-- begin --

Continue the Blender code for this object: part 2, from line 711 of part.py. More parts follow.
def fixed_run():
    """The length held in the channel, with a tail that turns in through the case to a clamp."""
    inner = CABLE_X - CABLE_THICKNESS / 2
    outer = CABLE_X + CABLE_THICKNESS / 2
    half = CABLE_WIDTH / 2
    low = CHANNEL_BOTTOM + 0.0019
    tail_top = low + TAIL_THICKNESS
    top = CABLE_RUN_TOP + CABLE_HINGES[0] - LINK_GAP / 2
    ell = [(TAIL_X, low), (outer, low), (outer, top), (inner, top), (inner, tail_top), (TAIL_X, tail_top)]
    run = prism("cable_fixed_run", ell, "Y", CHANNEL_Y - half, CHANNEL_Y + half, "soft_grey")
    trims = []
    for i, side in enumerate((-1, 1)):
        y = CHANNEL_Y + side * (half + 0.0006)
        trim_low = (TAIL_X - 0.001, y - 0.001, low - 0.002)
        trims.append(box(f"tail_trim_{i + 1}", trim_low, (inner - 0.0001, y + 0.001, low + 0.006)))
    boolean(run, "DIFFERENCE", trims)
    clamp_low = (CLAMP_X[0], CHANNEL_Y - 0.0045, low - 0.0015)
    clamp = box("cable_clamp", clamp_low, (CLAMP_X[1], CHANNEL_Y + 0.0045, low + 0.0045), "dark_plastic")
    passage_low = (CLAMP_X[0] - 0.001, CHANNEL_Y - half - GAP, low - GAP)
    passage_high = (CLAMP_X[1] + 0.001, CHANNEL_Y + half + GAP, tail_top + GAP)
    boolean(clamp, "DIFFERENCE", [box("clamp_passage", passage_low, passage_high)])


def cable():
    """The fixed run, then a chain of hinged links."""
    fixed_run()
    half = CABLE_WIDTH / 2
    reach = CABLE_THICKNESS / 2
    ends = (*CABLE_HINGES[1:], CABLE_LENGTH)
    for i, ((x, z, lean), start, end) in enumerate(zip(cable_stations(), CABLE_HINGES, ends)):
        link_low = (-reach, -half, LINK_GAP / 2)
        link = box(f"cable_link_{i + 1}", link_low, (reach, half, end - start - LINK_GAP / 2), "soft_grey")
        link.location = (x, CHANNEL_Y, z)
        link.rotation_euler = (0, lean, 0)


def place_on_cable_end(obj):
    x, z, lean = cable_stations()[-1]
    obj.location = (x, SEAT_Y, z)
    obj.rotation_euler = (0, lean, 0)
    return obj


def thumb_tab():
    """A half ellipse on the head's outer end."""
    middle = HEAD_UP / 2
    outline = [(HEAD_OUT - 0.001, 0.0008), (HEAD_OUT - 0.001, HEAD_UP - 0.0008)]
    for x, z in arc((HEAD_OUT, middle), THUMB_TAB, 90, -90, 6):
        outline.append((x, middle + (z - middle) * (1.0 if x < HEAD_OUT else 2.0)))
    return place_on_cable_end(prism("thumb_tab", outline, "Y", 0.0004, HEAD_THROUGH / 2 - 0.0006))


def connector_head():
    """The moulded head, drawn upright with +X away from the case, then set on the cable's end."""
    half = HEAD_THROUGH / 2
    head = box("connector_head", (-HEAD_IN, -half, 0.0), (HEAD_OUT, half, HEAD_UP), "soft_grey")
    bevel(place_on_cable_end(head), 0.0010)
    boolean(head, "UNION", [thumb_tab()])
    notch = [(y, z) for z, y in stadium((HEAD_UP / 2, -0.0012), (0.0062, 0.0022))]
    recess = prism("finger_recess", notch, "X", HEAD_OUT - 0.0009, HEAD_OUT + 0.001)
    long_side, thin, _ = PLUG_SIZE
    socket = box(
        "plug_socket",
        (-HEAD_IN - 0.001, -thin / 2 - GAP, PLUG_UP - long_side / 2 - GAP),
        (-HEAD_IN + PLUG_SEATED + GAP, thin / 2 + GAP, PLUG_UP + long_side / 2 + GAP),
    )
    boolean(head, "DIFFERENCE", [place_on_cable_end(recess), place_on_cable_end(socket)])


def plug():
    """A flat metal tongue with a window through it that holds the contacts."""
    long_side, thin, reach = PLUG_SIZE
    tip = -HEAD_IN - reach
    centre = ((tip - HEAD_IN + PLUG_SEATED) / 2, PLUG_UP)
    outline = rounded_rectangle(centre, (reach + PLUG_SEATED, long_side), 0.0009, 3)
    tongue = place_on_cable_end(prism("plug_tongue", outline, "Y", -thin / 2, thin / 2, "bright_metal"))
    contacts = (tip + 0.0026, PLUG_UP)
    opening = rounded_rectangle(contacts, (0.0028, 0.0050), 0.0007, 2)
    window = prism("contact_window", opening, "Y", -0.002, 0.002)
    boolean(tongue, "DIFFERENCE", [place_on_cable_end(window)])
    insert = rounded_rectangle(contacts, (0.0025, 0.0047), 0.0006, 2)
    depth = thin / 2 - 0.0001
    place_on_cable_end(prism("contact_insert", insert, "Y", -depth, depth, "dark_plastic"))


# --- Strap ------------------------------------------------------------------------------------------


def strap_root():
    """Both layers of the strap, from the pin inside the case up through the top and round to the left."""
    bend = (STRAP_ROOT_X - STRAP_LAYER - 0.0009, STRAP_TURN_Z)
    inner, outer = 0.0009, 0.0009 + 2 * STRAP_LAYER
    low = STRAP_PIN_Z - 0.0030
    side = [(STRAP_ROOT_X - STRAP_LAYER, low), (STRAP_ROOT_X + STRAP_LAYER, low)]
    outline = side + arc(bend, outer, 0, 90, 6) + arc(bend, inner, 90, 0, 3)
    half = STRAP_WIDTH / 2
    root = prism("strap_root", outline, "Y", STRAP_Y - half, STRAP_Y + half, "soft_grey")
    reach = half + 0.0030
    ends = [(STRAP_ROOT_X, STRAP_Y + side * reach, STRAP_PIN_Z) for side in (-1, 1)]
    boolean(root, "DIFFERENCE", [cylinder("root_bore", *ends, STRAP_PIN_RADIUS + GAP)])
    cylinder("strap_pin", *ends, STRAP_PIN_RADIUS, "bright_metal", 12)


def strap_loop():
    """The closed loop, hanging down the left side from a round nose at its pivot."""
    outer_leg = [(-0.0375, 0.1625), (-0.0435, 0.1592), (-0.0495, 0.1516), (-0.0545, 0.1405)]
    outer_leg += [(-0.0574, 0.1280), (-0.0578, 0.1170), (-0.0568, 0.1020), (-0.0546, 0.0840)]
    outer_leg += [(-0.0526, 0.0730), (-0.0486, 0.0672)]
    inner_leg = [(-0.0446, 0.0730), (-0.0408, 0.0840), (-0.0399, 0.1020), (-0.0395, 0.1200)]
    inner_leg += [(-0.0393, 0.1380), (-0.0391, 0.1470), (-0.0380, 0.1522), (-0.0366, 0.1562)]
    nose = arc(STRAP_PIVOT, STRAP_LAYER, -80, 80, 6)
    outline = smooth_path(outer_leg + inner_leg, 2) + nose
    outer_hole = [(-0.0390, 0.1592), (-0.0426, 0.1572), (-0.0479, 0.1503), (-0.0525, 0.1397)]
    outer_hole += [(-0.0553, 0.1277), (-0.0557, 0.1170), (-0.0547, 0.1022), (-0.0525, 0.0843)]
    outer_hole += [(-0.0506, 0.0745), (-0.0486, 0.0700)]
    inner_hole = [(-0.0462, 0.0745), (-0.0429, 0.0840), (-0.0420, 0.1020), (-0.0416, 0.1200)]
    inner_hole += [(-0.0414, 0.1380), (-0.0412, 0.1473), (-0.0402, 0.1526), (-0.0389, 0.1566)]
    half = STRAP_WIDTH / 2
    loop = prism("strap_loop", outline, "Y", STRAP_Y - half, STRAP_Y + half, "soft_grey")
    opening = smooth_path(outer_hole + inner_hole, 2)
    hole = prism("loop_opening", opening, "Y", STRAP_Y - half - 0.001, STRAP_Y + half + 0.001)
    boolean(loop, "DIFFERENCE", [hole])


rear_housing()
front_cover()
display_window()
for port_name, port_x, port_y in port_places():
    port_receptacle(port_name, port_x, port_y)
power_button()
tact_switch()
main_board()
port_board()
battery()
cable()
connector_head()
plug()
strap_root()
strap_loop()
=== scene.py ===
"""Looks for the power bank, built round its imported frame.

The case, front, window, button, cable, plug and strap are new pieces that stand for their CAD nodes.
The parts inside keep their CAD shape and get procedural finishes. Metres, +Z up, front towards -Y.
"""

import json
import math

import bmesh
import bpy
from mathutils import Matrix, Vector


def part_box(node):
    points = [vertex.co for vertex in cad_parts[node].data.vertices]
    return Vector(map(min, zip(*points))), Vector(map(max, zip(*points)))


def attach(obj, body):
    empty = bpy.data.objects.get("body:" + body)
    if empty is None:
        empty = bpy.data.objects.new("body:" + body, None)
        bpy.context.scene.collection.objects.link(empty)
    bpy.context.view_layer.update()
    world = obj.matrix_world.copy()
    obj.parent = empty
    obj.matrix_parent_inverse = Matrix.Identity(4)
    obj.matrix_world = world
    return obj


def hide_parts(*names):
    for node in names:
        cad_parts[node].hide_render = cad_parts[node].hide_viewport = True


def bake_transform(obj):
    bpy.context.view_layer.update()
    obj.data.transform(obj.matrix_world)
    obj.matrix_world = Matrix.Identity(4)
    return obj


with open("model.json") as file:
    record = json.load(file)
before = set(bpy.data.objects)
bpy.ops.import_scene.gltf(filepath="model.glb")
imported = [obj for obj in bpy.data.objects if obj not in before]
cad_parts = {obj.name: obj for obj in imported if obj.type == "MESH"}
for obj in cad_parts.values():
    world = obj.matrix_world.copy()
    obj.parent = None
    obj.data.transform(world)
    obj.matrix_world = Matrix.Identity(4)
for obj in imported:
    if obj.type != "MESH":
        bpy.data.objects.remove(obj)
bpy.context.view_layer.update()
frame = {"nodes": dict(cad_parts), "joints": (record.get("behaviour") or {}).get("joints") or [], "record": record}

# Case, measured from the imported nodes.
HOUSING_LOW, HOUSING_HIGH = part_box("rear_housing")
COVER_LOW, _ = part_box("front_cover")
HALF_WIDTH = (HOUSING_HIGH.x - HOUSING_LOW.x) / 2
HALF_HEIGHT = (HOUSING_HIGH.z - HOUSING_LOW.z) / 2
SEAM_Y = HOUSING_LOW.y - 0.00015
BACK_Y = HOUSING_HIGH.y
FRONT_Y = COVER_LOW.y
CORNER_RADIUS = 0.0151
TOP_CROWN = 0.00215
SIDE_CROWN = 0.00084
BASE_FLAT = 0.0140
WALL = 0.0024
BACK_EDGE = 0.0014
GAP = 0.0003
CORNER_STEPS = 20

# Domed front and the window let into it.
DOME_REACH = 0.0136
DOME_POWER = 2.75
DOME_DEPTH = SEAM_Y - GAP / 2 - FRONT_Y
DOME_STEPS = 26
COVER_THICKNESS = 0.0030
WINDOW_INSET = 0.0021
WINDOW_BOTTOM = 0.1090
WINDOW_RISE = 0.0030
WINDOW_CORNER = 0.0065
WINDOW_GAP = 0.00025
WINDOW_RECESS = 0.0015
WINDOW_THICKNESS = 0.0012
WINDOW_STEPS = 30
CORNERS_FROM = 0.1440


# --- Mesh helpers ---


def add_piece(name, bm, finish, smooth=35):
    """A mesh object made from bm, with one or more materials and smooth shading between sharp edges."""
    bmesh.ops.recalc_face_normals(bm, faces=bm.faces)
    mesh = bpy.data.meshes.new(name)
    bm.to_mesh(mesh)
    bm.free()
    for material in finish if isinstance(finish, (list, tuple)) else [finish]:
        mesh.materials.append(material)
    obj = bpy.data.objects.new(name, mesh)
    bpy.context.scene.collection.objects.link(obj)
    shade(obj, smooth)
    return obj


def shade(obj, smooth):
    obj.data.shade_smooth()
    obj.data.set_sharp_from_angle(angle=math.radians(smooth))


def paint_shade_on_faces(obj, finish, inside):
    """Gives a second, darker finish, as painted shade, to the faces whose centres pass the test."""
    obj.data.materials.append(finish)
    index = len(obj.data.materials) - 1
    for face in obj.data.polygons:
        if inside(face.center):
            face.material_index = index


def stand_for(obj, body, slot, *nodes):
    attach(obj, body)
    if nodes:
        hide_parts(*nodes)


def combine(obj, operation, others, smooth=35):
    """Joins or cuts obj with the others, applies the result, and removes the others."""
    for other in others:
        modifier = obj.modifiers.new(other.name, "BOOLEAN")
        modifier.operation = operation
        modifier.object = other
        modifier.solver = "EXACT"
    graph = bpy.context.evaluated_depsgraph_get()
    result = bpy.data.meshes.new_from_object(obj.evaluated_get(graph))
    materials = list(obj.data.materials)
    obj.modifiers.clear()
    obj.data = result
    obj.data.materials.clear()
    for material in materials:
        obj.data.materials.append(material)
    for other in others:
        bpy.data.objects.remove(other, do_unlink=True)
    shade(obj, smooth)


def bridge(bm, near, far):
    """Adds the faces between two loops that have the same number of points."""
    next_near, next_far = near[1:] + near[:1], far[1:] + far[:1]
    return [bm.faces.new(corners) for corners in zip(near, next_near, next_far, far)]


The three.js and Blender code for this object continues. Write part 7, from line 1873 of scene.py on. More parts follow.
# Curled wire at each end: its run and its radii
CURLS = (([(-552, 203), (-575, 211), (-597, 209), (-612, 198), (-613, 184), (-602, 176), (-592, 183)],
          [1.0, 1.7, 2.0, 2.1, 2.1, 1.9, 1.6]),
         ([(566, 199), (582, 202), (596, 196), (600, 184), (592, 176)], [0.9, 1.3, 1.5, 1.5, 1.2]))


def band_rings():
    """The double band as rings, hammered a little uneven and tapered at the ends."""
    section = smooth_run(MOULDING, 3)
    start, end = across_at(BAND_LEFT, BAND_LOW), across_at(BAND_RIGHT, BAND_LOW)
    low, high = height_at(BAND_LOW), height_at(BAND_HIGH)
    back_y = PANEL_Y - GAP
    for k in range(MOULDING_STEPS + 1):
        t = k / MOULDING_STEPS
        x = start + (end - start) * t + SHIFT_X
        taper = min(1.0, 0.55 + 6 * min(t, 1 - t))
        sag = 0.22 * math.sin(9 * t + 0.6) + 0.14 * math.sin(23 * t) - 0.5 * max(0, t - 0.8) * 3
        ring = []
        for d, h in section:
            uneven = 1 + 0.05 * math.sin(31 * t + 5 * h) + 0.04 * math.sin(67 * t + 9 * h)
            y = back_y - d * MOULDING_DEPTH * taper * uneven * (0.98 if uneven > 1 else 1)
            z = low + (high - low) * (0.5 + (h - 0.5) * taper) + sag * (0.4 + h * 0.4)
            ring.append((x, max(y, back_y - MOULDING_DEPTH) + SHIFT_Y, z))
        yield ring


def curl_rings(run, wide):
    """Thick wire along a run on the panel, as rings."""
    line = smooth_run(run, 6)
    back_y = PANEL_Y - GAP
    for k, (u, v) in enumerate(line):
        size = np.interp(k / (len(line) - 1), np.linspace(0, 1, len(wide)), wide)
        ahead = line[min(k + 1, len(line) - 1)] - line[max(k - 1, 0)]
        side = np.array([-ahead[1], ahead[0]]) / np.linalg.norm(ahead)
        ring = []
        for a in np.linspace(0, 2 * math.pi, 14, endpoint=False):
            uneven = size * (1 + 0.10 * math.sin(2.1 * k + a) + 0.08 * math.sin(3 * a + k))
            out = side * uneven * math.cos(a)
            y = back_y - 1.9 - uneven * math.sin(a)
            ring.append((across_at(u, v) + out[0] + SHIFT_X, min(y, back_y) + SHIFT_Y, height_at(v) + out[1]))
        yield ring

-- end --

Both the line with "rear_housing()" and the line with "record = json.load(file)" belong in the answer; write them out exactly, with every line between.

## FULL OUTPUT
rear_housing()
front_cover()
display_window()
for port_name, port_x, port_y in port_places():
    port_receptacle(port_name, port_x, port_y)
power_button()
tact_switch()
main_board()
port_board()
battery()
cable()
connector_head()
plug()
strap_root()
strap_loop()
=== scene.py ===
"""Looks for the power bank, built round its imported frame.

The case, front, window, button, cable, plug and strap are new pieces that stand for their CAD nodes.
The parts inside keep their CAD shape and get procedural finishes. Metres, +Z up, front towards -Y.
"""

import json
import math

import bmesh
import bpy
from mathutils import Matrix, Vector


def part_box(node):
    points = [vertex.co for vertex in cad_parts[node].data.vertices]
    return Vector(map(min, zip(*points))), Vector(map(max, zip(*points)))


def attach(obj, body):
    empty = bpy.data.objects.get("body:" + body)
    if empty is None:
        empty = bpy.data.objects.new("body:" + body, None)
        bpy.context.scene.collection.objects.link(empty)
    bpy.context.view_layer.update()
    world = obj.matrix_world.copy()
    obj.parent = empty
    obj.matrix_parent_inverse = Matrix.Identity(4)
    obj.matrix_world = world
    return obj


def hide_parts(*names):
    for node in names:
        cad_parts[node].hide_render = cad_parts[node].hide_viewport = True


def bake_transform(obj):
    bpy.context.view_layer.update()
    obj.data.transform(obj.matrix_world)
    obj.matrix_world = Matrix.Identity(4)
    return obj


with open("model.json") as file:
    record = json.load(file)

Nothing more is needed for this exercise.